Directions: Of all the lines in the material, how many include the word "moulded"? Reply with the number alone.

═══ Recorded information

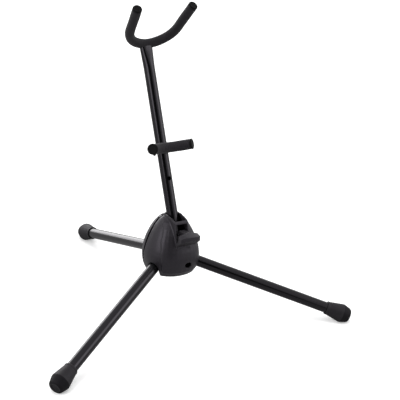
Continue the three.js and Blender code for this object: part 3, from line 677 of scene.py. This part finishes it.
for side_name, hand in (("left", -1.0), ("right", 1.0)):
    tip, inward, _ = yoke_path(np.array([hand * yoke_half]))
    outward = np.cross(yoke_out, inward[0]) * -hand
    outward = outward * np.sign(outward @ yoke_rise)
    tip_cap(f"yoke_cap_{side_name}", tip[0], outward, yoke_tip_radius, "upright")

# ------------------------------------------------------------------ lower rest
# A shorter bow of the same rod and foam, bolted square across the front of the upright. Its two arms
# come forward round the instrument's body; the bolt's head is welded in its middle.
rest_offset = 17.5 * mm
rest_half_chord, rest_dip = 30.4 * mm, 12.5 * mm
rest_radius = (rest_half_chord**2 + rest_dip**2) / (2 * rest_dip)
rest_half_angle = np.arcsin(rest_half_chord / rest_radius)
rest_sag = 1.2 * mm  # the soft sleeve's middle below the bolt
rest_sleeve_radius, rest_tip_radius = 7.5 * mm, 7.8 * mm
rest_centre = pivot + (rest_height - rest_sag) * up_tube


def rest_path(distance):
    """Centre line of the lower rest and its in-plane normal: one circle that starts square to the tube."""
    angle = distance / rest_radius
    x = rest_radius * np.sin(angle)
    ahead = rest_offset + rest_radius * (1 - np.cos(angle))
    centre = rest_centre + x[:, None] * to_right - ahead[:, None] * to_back
    inward = -np.sin(angle)[:, None] * to_right - np.cos(angle)[:, None] * to_back
    return centre, inward, np.ones_like(angle)


rest_half = rest_radius * rest_half_angle
rest_sleeve = grid_piece(
    "rest_sleeve_foam",
    sleeve_rings(rest_path, rest_half, rest_sleeve_radius, sleeve_bore, up_tube, 110, 0.14 * mm),
    wrap_rows=True,
)
rest_sleeve.data.materials.append(foam)
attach(rest_sleeve, "lower_rest")
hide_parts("rest_sleeve")
for side_name, hand in (("left", -1.0), ("right", 1.0)):
    tip, _, _ = rest_path(np.array([hand * rest_half]))
    outward = hand * np.cos(rest_half_angle) * to_right - np.sin(rest_half_angle) * to_back
    tip_cap(f"rest_cap_{side_name}", tip[0], outward, rest_tip_radius, "lower_rest")
for rod in ("yoke_rod", "rest_rod"):
    refinished(rod, enamel)

# ------------------------------------------------------------------ wing nut and lock lever
# Both are moulded in the hub's plastic. The nut's two ears stand out behind the upright; the lever's
# hooded thumb tab hangs out of the tower's window, and it is pressed to let the upright swing.
for name, voxel in (("wing_nut", 0.4 * mm), ("lock_lever", 0.45 * mm)):
    moulded = softened(clean_copy(name, f"{name}_moulded"), voxel, 5)
    moulded.data.materials.clear()
    moulded.data.materials.append(hub_plastic)
    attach(moulded, name)
    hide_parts(name)

# ------------------------------------------------------------------ floor
# A plain pale floor, wide enough for the main view, that keeps the stand's shadow. To the camera it is paler
# and glows a little, so that it ends in white; what it throws back on the stand is duller.
floor_half = 2.4
dull_floor, pale_floor, floor_glow = 0.45, 0.9, 0.26
floor_mesh = bpy.data.meshes.new("floor")
floor_corners = [(x * floor_half, y * floor_half, 0) for x, y in ((-1, -1), (1, -1), (1, 1), (-1, 1))]
floor_mesh.from_pydata(floor_corners, [], [(0, 1, 2, 3)])
floor = bpy.data.objects.new("floor", floor_mesh)
bpy.context.scene.collection.objects.link(floor)
pale = bpy.data.materials.new("pale_floor")
pale.use_nodes = True
tree = pale.node_tree
tree.nodes.clear()
output = tree.nodes.new("ShaderNodeOutputMaterial")
matt = tree.nodes.new("ShaderNodeBsdfDiffuse")
glow = tree.nodes.new("ShaderNodeEmission")
ray = tree.nodes.new("ShaderNodeLightPath")
shade = tree.nodes.new("ShaderNodeMapRange")
shade.inputs["To Min"].default_value = dull_floor
shade.inputs["To Max"].default_value = pale_floor
tree.links.new(ray.outputs["Is Camera Ray"], shade.inputs["Value"])
tree.links.new(shade.outputs["Result"], matt.inputs["Color"])
lift = tree.nodes.new("ShaderNodeMath")
lift.operation = "MULTIPLY"
lift.inputs[1].default_value = floor_glow
tree.links.new(ray.outputs["Is Camera Ray"], lift.inputs[0])
tree.links.new(lift.outputs[0], glow.inputs["Strength"])
both = tree.nodes.new("ShaderNodeAddShader")
tree.links.new(matt.outputs[0], both.inputs[0])
tree.links.new(glow.outputs[0], both.inputs[1])
tree.links.new(both.outputs[0], output.inputs["Surface"])
floor.data.materials.append(pale)

# ------------------------------------------------------------------ studio
# White all round, four large soft lamps, and a dark card on the camera's side of the stand, which gives
# the black tubes their dark middle line. Only reflections show the card, and none shows the top lamp.
world = bpy.data.worlds.new("studio")
bpy.context.scene.world = world
world.use_nodes = True
tree = world.node_tree
tree.nodes.clear()
output = tree.nodes.new("ShaderNodeOutputWorld")
room = tree.nodes.new("ShaderNodeBackground")
room.inputs["Color"].default_value = (1, 1, 1, 1)
room.inputs["Strength"].default_value = 0.42
white = tree.nodes.new("ShaderNodeBackground")
white.inputs["Color"].default_value = (1, 1, 1, 1)
white.inputs["Strength"].default_value = 1.0
ray = tree.nodes.new("ShaderNodeLightPath")
seen = tree.nodes.new("ShaderNodeMath")
seen.operation = "MAXIMUM"
tree.links.new(ray.outputs["Is Camera Ray"], seen.inputs[0])
tree.links.new(ray.outputs["Is Glossy Ray"], seen.inputs[1])
seen_through = tree.nodes.new("ShaderNodeMath")
seen_through.operation = "MAXIMUM"
tree.links.new(seen.outputs[0], seen_through.inputs[0])
tree.links.new(ray.outputs["Is Transmission Ray"], seen_through.inputs[1])
mix = tree.nodes.new("ShaderNodeMixShader")
tree.links.new(seen_through.outputs[0], mix.inputs[0])
tree.links.new(room.outputs[0], mix.inputs[1])
tree.links.new(white.outputs[0], mix.inputs[2])
tree.links.new(mix.outputs[0], output.inputs["Surface"])

camera_turn, camera_rise, camera_roll = np.radians([33.041, 23.172, 4.867])
level_right = np.array([np.cos(camera_turn), -np.sin(camera_turn), 0])
level_front = np.array([-np.sin(camera_turn), -np.cos(camera_turn), 0])
to_camera = np.cos(camera_rise) * level_front + np.sin(camera_rise) * np.array([0, 0, 1])
level_up = np.cross(to_camera, level_right)
camera_right = np.cos(camera_roll) * level_right + np.sin(camera_roll) * level_up
camera_up = np.cross(to_camera, camera_right)
stand_middle = np.array([0, -60, 180]) * mm
card_distance, card_half_width, card_half_height = 2.4, 1.35, 1.9
card_centre = stand_middle + card_distance * to_camera
corners = [
    card_centre + i * card_half_width * camera_right + j * card_half_height * camera_up
    for i, j in ((-1, -1), (1, -1), (1, 1), (-1, 1))
]
card_mesh = bpy.data.meshes.new("dark_card")
card_mesh.from_pydata(corners, [], [(0, 1, 2, 3)])
card = bpy.data.objects.new("dark_card", card_mesh)
bpy.context.scene.collection.objects.link(card)
dark = bpy.data.materials.new("dark_card")
dark.use_nodes = True
card_shader = dark.node_tree.nodes["Principled BSDF"]
card_shader.inputs["Base Color"].default_value = (0.0, 0.0, 0.0, 1)
card_shader.inputs["Specular IOR Level"].default_value = 0.0
card.data.materials.append(dark)
card.visible_camera = False
card.visible_diffuse = False
card.visible_shadow = False
card.visible_transmission = False

for name, position, width, height, power, in_reflections in (
    ("key", (-2.1, -0.6, 1.5), 1.8, 1.8, 34.0, True),
    ("back", (0.0, 2.6, 0.8), 2.4, 1.2, 38.0, True),
    ("fill", (1.7, -1.4, 1.3), 1.4, 1.4, 14.0, True),
    ("top", (0.1, 0.1, 2.4), 2.6, 2.6, 42.0, False),
):
    lamp_data = bpy.data.lights.new(name, "AREA")
    lamp_data.shape = "RECTANGLE"
    lamp_data.size = width
    lamp_data.size_y = height
    lamp_data.energy = power
    lamp = bpy.data.objects.new(name, lamp_data)
    bpy.context.scene.collection.objects.link(lamp)
    lamp.visible_glossy = in_reflections
    back = np.array(position) - stand_middle
    back /= np.linalg.norm(back)
    right = np.cross([0, 0, 1], back)
    right /= np.linalg.norm(right)
    pose = np.eye(4)
    pose[:3] = np.column_stack([right, np.cross(back, right), back, position])
    lamp.matrix_world = Matrix(pose)

# ------------------------------------------------------------------ camera
# A long lens above the stand, in front of it and to its left, rolled by a few degrees.
camera_place = np.array([-758.6, -1303.4, 800.9]) * mm
camera_data = bpy.data.cameras.new("camera")
camera_data.sensor_width = 36
camera_data.lens = 101.07
camera = bpy.data.objects.new("camera", camera_data)
bpy.context.scene.collection.objects.link(camera)
pose = np.eye(4)
pose[:3] = np.column_stack([camera_right, camera_up, to_camera, camera_place])
camera.matrix_world = Matrix(pose)
bpy.context.scene.camera = camera
bpy.context.scene.view_settings.view_transform = "Standard"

══════

Response below: 5